The fundamental problem with the Prime Minister is twofold. First, he makes some mind-bogglingly bad calls – as I’ve posted before, often through talking to the wrong people. But more importantly, he is not built for the era that is approaching. Ultimately, he is not so much a pragmatist as a tactician without a strategy. His latest soundbite – that Britain needs to “put on a fresh face” in the time remaining before the 2012 Olympics – sounds risibly empty given a context of profound socio-economic problems.
The nearest thing he has come to in defining an objective – the Big Society – seems also at one and the same time so dense and vague that it simply doesn’t resonate with anyone. The truth is that the near future of Britain – global slump, EU implosion, police unrest, Union truculence and an Underclass convinced of its special entitlement – will be easier if we have a Winston Churchill at the helm rather than a Stanley Baldwin.
There isn’t anyone even approaching a Churchill waiting in the wings: Boris Johnson sees himself as this sort of leader, but the timing is very bad for him right now….and he has lost a lot of his shine following the London riots. If nothing else, George Osborne probably offers a far higher chance of uniting the Party behind a more focused strategy.
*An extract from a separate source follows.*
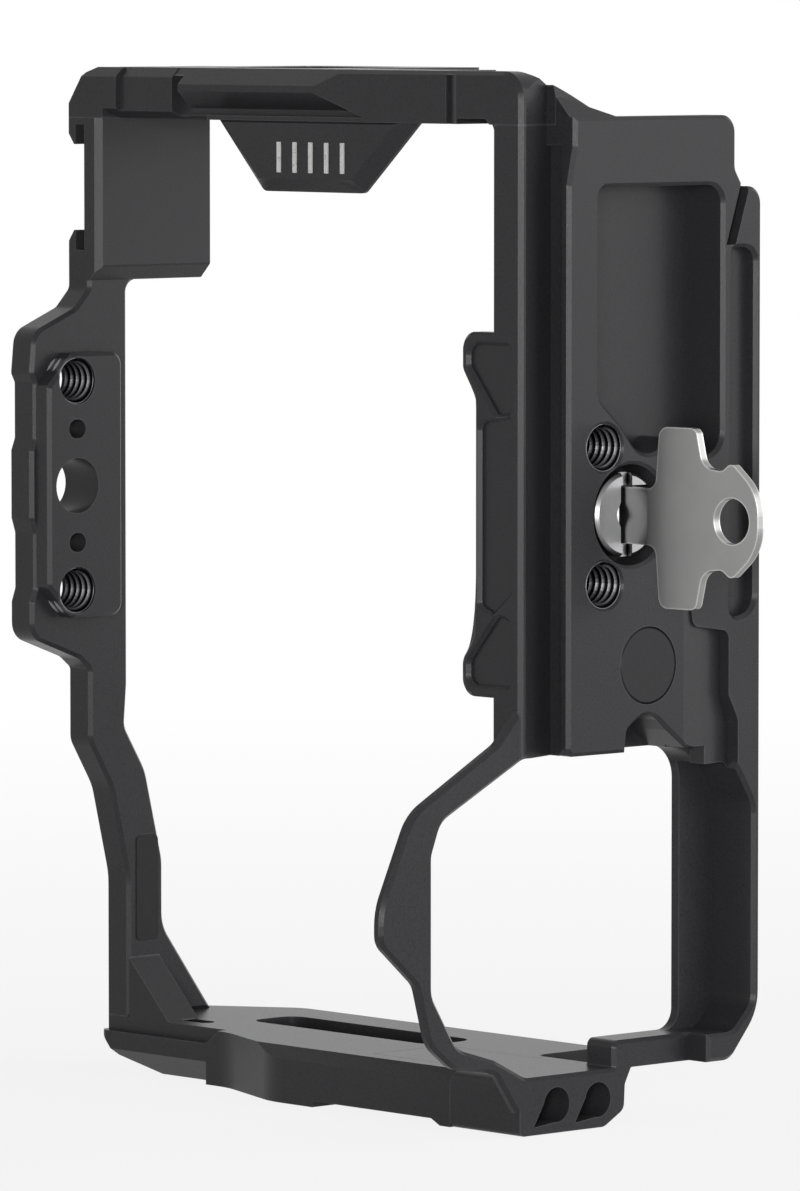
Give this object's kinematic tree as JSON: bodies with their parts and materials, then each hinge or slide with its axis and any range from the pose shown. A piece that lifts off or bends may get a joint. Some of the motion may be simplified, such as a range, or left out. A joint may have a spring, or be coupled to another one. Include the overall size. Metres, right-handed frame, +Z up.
{
  "type": "camera cage",
  "caption": "Machined cage that wraps a camera body, with dovetail rails, a cold shoe, threaded accessory holes, strap slots and a captive camera screw with a fold-down handle.",
  "frame": {"origin": "where the camera screw's axis meets the camera's bottom face", "axes": "+Z up as the cage stands, which is the camera's port side; -Y the way the camera's lens looks; +X out of the camera's bottom, along the camera screw"},
  "size_m": [0.1264, 0.0705, 0.1501],
  "materials": {
    "black_anodised": "bead-blasted, black anodised",
    "white_marking": "printed ink",
    "insert_steel": "bright wire coil",
    "black_coated_magnet": "black coated, flush",
    "pad_rubber": "matte",
    "black_steel": "black oxide",
    "pin_steel": "ground",
    "washer_plastic": "matte",
    "spring_steel": "spring steel",
    "bright_steel": "turned stainless steel",
    "handle_steel": "satin stainless steel"
  },
  "bodies": {
    "frame": {"base_plate": "black_anodised", "side_wall": "black_anodised", "top_bridge": "black_anodised", "grip_arm": "black_anodised", "tab_marking": "white_marking", "base_thread_inserts": "insert_steel", "bridge_thread_inserts": "insert_steel", "key_magnet": "black_coated_magnet", "base_pads": "pad_rubber", "bridge_pad": "pad_rubber", "base_corner_screws": "black_steel", "shoe_corner_screws": "black_steel", "rail_corner_screws": "black_steel", "foot_screws": "black_steel", "locating_pins": "pin_steel"},
    "screw_carrier": {"friction_washer": "washer_plastic", "retaining_clip": "spring_steel"},
    "camera_screw": {"camera_screw": "bright_steel", "handle_pin": "pin_steel"},
    "handle": {"screw_handle": "handle_steel"}
  },
  "joints": [
    {"name": "captive_travel", "type": "slide", "parent": "frame", "child": "screw_carrier", "axis": [1, 0, 0], "range_m": [0, 0.0014]},
    {"name": "screw_turn", "type": "hinge", "parent": "screw_carrier", "child": "camera_screw", "pos_m": [0, 0, 0], "axis": [1, 0, 0], "continuous": true},
    {"name": "handle_fold", "type": "hinge", "parent": "camera_screw", "child": "handle", "pos_m": [0.0065, 0, 0], "axis": [0, 0, 1], "range_deg": [0, 62]}
  ]
}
Last week, an Ipsos Mori poll showed a massive popularity swing away from the Prime Minister; and I understand from industry sources that his standing has plummeted following the perceived mishandling of the riots and their aftermath.
In discreet private rooms, those at or near the top of the Conservative Party are taking all these factors into account. Sources suggested yesterday that senior Tories remain as ruthless as ever: they have already calculated that Cameron falling as the result of the riots would be infinitely preferable to his demise as a result of yet murkier involvement in the Hackgate scandal.
The next two weeks at most will be telling for David Cameron. If there isn’t an improvement by then, something will happen to force his departure. Nobody is clear about exactly what that might be; but today, the Toff is closer to being ditched than he has ever been.